Codepage 65001 is UTF-8

A few notes:

  • First of all this requires SQL 2014 SP2. Earlier versions does not support UTF-8 at all.
  • You need to know the closing delimiter in advance.
  • Furthermore, it needs to be a proper XML document with a single top node.
  • The field terminator in a format file can be up to ten characters. If root node is longer, you may be able to take only the last nine characters + the >. But it only works if that sequence does not appear elsewhere in the document.

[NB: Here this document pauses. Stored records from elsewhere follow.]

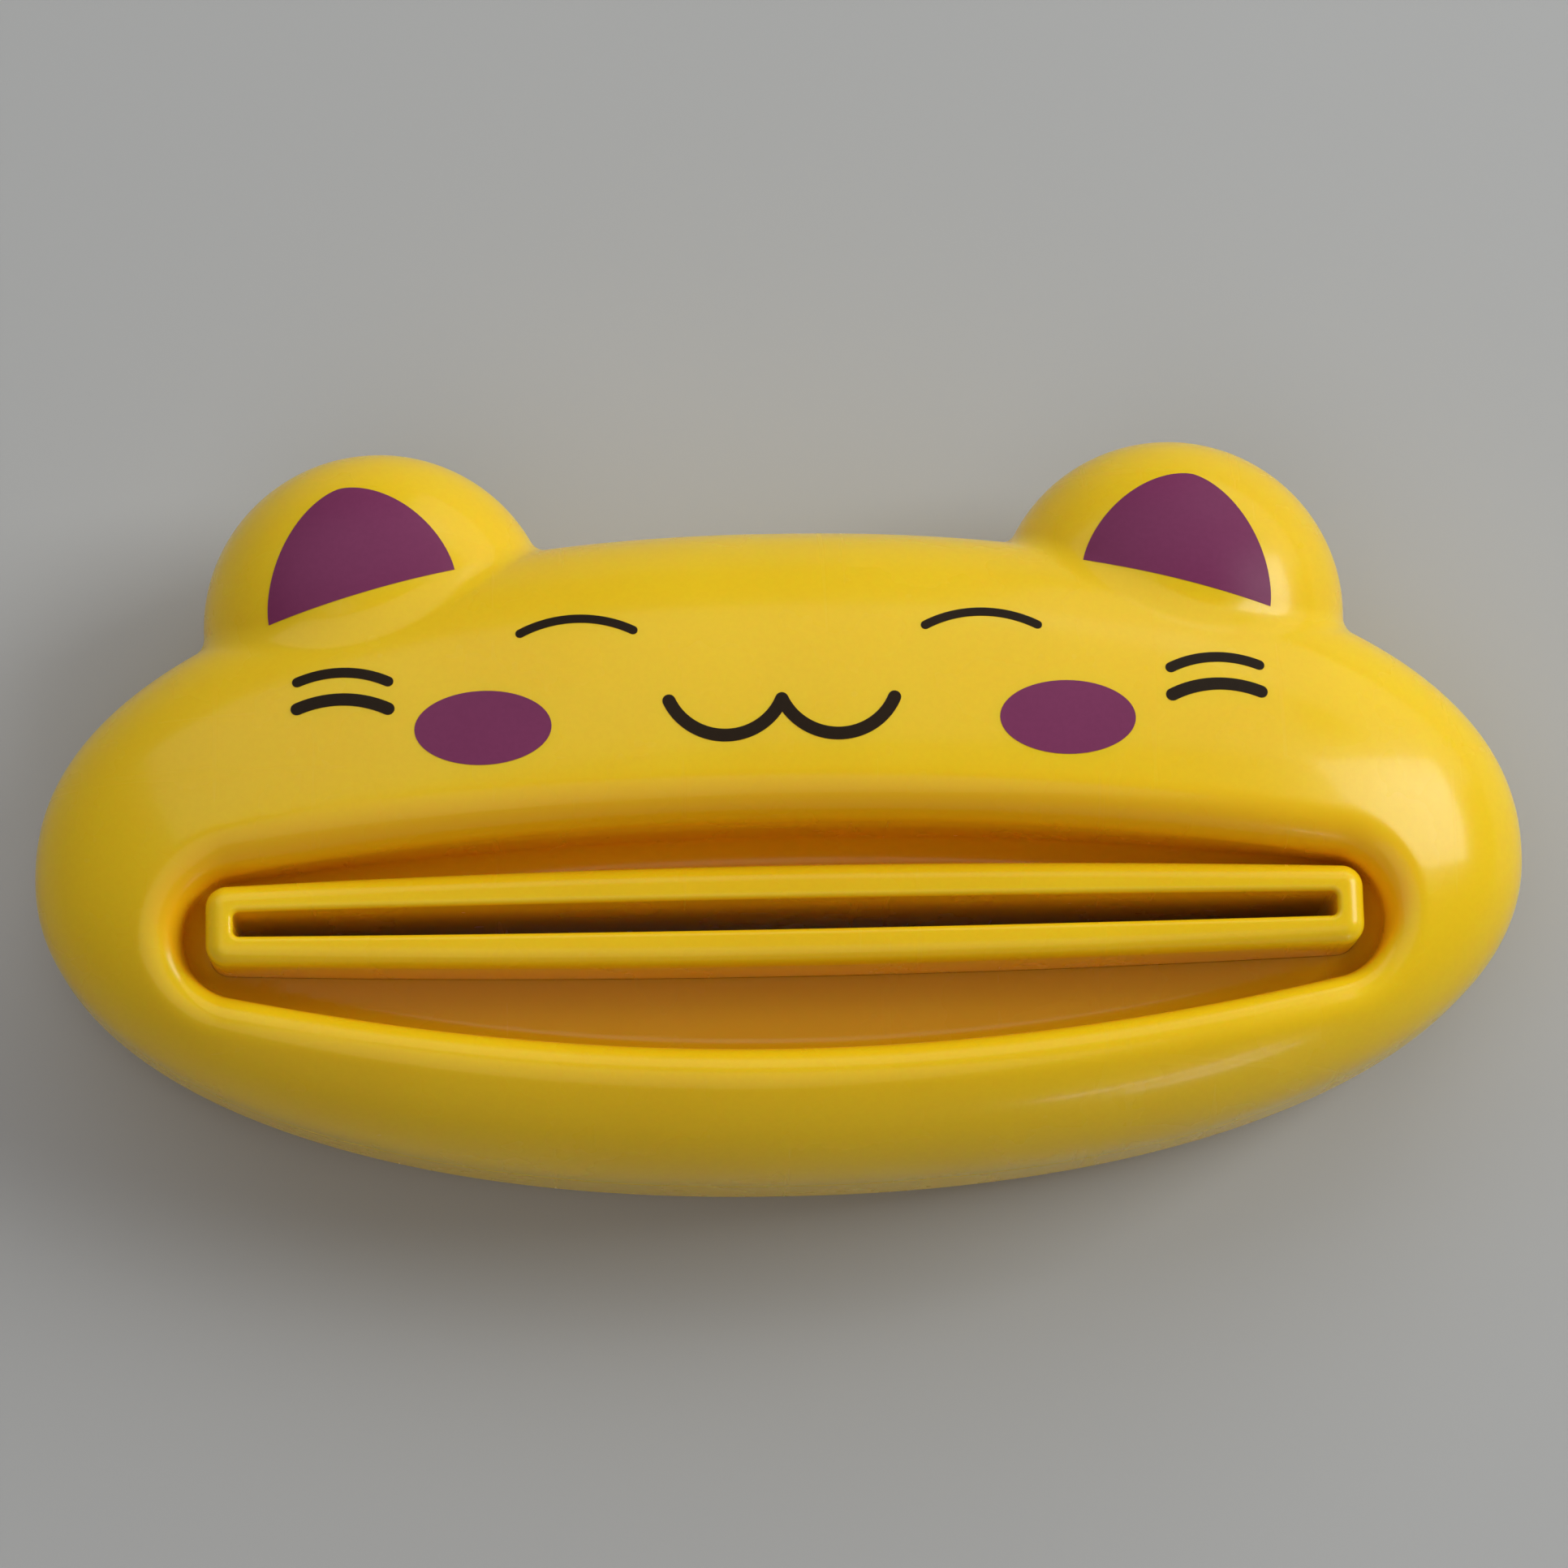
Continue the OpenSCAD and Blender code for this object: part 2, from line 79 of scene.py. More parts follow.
# Slot and collar. The slot and its collar are a little higher at their middle than at
# their ends.
SLOT_W = 71.2
SLOT_H = 2.0
SLOT_END_H = 1.6
SLOT_Y = -4.5
SLOT_CORNER_R = 0.4
SLOT_EDGE_R = 0.4
COLLAR_BAR = 2.3
COLLAR_END = 1.8
COLLAR_H = 8.8
COLLAR_CORNER_R = 1.4
COLLAR_EDGE_R = 1.2
FLANGE_OUT = 1.4
FLANGE_HALF_T = 1.45
SLEEVE_FIT = 0.02
FLANGE_EDGE = 0.15

# Half the width, and the depth, of the fine line where the shells meet
GROOVE = 0.12

# Painted shade: inside the mouth the plastic's colour is mixed towards orange and then dark
# brown, by a depth from 0 to 1, to stand in for the warm bounced light and the shade there. It
# begins at these distances from the mouth's wall, below the mouth's middle and above it.
LIP_INSIDE_LOW = 0.25
LIP_INSIDE_HIGH = 3.8

# The most that the painted shade reaches in the mouth's upper part, in the slot and on the sleeve
UPPER_SHADE = 0.5
SLOT_SHADE = 0.3
SLEEVE_SHADE = 0.5

# Print. Each ink as a whole lies a little to the left of the head's middle.
INK_PROUD = 0.03
INK_SUNK = 0.05
BLACK_ASIDE = -0.1
PURPLE_ASIDE = -0.5
EYE_X = 13.1
EYE_Y = 14.8
EYE_W = 7.3
EYE_RISE = 0.95
EYE_STROKE = 0.6
CHEEK_X = 18.8
CHEEK_Y = 7.4
CHEEK_W = 8.8
CHEEK_H = 5.0
SMILE_Y = 6.45
SMILE_W = 14.5
SMILE_RISE = 2.4
SMILE_STROKE = 0.85
WHISKER_X = 28.2
WHISKER_Y = 11.65
WHISKER_GAP = 1.9
WHISKER_W = 5.9
WHISKER_RISE = 0.65
WHISKER_STROKES = (0.7, 0.85)
WHISKER_TURN = 3.0
INNER_EAR_W = 12.6
INNER_EAR_H = 7.7
INNER_EAR_X = 0.35
INNER_EAR_Y = 0.45
INNER_EAR_TURN = -15.5
INNER_EAR_LEAN = 0.1
INNER_EAR_PEAK = 1.2
INNER_EAR_SIDES = 1.2

# Mesh spacing of the shells' outer and inner skins
FINE = 0.4
COARSE = 1.0

# Spacing of the print's points, inside its outlines and along its strokes, and the
# number of points on a stroke's round end
INNER_EAR_STEP = 0.6
CHEEK_STEP = 0.5
STROKE_STEP = 0.3
EYE_STEP = 0.25
ARC_STEP = 0.25
ROUND_END = 10

# In the print, the gap between rows of points and their room at the outline, in steps
ROW_GAP = 0.87
EDGE_ROOM = 0.4

# Height over the parting plane above which an open border is that of the sleeve's hole,
# and how far the hole is opened past the collar, in steps
HOLE_LOW = 1.0
HOLE_ROOM = 0.25

# Half the span over which slopes are measured, the distance at which points are one,
# and a number that only keeps a division from failing
SLOPE_SPAN = 0.004
SAME_POINT = 1e-6
TINY = 1e-9

# The frame gives the head's width, its middle and the plane where the shells meet
shell_low, shell_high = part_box("front_shell")
rear_low, rear_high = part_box("rear_shell")
HALF_W = (shell_high[0] - shell_low[0])/MM/2
PARTING = rear_high[2]
REST_DEPTH = (rear_high[2] - rear_low[2])/MM
MIDDLE = np.array([(shell_low[0] + shell_high[0])/2, shell_low[1] + CHIN_H*MM, PARTING])
EAR_Y = BROW_H*(1 - (EAR_X/HALF_W)**BROW_FULL)**(1/BROW_FULL) - EAR_SINK


def to_frame(points):
    """Millimetres about the head's middle to metres in the CAD frame."""
    return np.asarray(points)*MM + MIDDLE


# Outlines

def bulge_radius(cx, cy, r, h):
    """Radius of the big arc through (0, h) that touches a corner circle."""
    return (cx*cx + (h - cy)**2 - r*r)/(2*(h - cy - r))


def bulge_touch(cx, cy, r, h):
    """Angle at which the big arc touches the corner circle."""
    return math.atan2(cy - h + bulge_radius(cx, cy, r, h), cx)


def bulge_distance(x, y, cx, cy, r, h):
    """Distance from a bulged slot about the origin, negative inside it."""
    x = np.abs(x)
    y = np.abs(y)
    big = bulge_radius(cx, cy, r, h)
    touch = bulge_touch(cx, cy, r, h)
    to_arc = np.hypot(x, y - (h - big)) - big
    to_corner = np.where(y < cy, x - cx - r, np.hypot(x - cx, y - cy) - r)
    on_arc = np.arctan2(y - (h - big), x) > touch
    return np.where(on_arc, to_arc, to_corner)


MOUTH_CX = MOUTH_L/2 - MOUTH_END_R


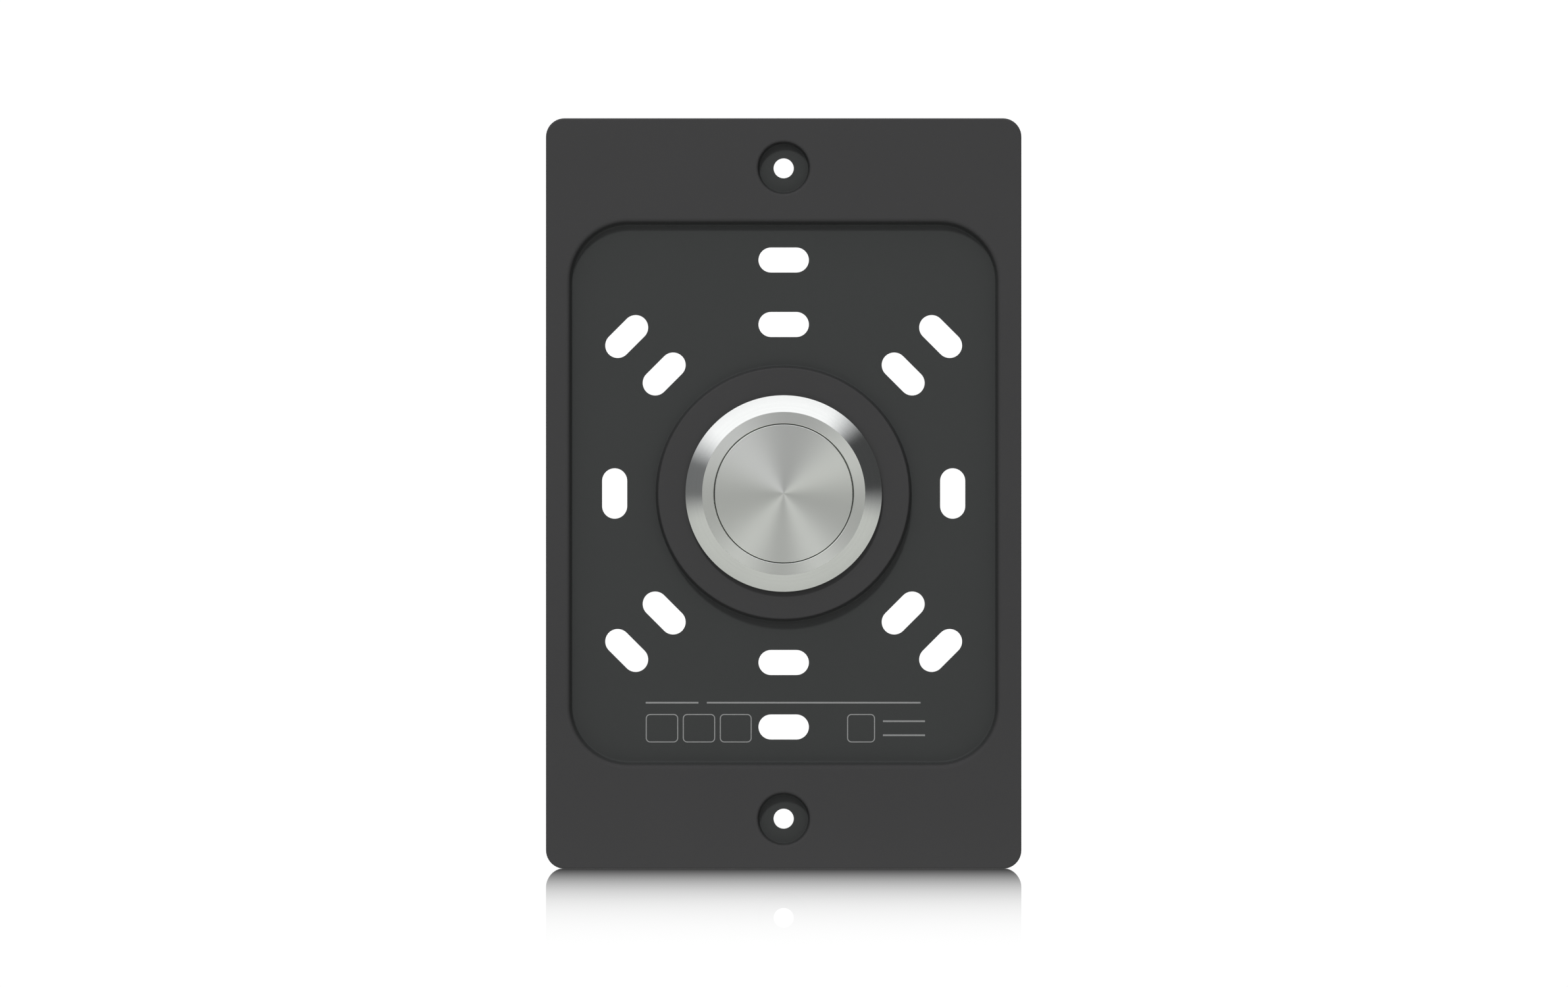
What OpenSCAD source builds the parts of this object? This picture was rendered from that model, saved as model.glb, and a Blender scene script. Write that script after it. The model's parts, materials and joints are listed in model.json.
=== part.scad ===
// Wall plate with a large stainless steel push button and its contact block.
// The plate stands upright in the XZ plane and faces -Y. The wall plane is Y = 0,
// and the origin is where the button's axis crosses it.
// Inside the modules x is to the right, y is up and z is height in front of the wall.

/* [Plate] */
// Width of the plate
plate_w = 84.7; // [82:0.1:90]
// Height of the plate
plate_h = 133.7; // [131:0.1:140]
// Thickness of the plate's rim
plate_t = 5; // [4.8:0.1:6]
// Radius of the plate's corners
plate_r = 3.3; // [2:0.1:5]
// Thickness of the sunken panel
web_t = 2.5; // [2.2:0.1:2.8]

/* [Sunken panel] */
// Width of the sunken panel, halfway up its wall
panel_w = 75.9; // [74:0.1:76]
// Height of the sunken panel, halfway up its wall
panel_h = 96.3; // [92:0.1:98]
// Radius of the sunken panel's corners, halfway up its wall
panel_r = 10.3; // [6:0.1:12]
// Radius of the boss around the button, halfway up its wall
boss_r = 22.6; // [22.4:0.1:23.5]

/* [Screw holes] */
// Distance between the two counterbored holes
hole_spacing = 116; // [114:0.5:118]
// Diameter of the two counterbored holes
hole_d = 3.6; // [3:0.1:4.5]
// Length of a screw slot
slot_l = 9; // [7:0.1:9.5]
// Width of a screw slot
slot_w = 4.5; // [3.5:0.1:4.6]
// Distance between the outer pair of slots
outer_spacing = 83.3; // [82:0.1:84]
// Diameter of the circle of inner slots
inner_circle = 60.3; // [60:0.1:61]
// Diameter of the circle of outer diagonal slots
outer_circle = 79.2; // [78:0.1:80]

/* [Push button] */
// Diameter of the bezel's head
head_d = 35.1; // [34.8:0.1:36]
// Height of the bezel's head over the boss
head_h = 4; // [3.7:0.1:5]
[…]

Yitzhak Khabinsky on Wed, 08 Aug 2018 19:36:26


Hi Erland,

I decided to test it on the latest MS SQL Server 2017, build 14.0.3025.34.

My SSMS is v.17.8.1

And it worked!!!

Microsoft documentation says the following: "...** Important *\* Versions prior to SQL Server 2016 (13.x) do not support code page 65001 (UTF-8 encoding)..." is here:

Openrowset

XML file on the file system (explicitly specifies the UTF-8 encoding, but it is not mandatory): d:\Temp\ErlandUTF-8.xml 

<?xml version="1.0" encoding="UTF-8"?>
<Root>
   <Räksmörgås>Lantliv</Räksmörgås>
   <Lantliv>Räksmörgås</Lantliv>
</Root>

SQL:

DECLARE @xml XML;

SELECT @xml = XmlDoc   
FROM OPENROWSET (BULK N'd:\Temp\ErlandUTF-8.xml', SINGLE_BLOB) AS Tab(XmlDoc);

-- just to see if it is loaded correctly from the file system
SELECT @xml;

;WITH rs AS
(
	SELECT col.value('(Lantliv)[1]','VARCHAR(255)') AS Lantliv
	   , col.value('(Räksmörgås)[1]','VARCHAR(255)') AS Räksmörgås
	FROM @xml.nodes('/Root') AS tab(col)
)
SELECT * FROM rs;

Output:

<Root>
  <Räksmörgås>Lantliv</Räksmörgås>
  <Lantliv>Räksmörgås</Lantliv>
</Root>
Grid output:
Lantliv	Räksmörgås
Räksmörgås	Lantliv







Erland Sommarskog on Wed, 08 Aug 2018 21:38:39


Great! Then the horrible kludge I suggested can be forgotten.

I did not test with blob, because I thought it would interpret the bits as the internal represenation of the xml data type, but I was wrong.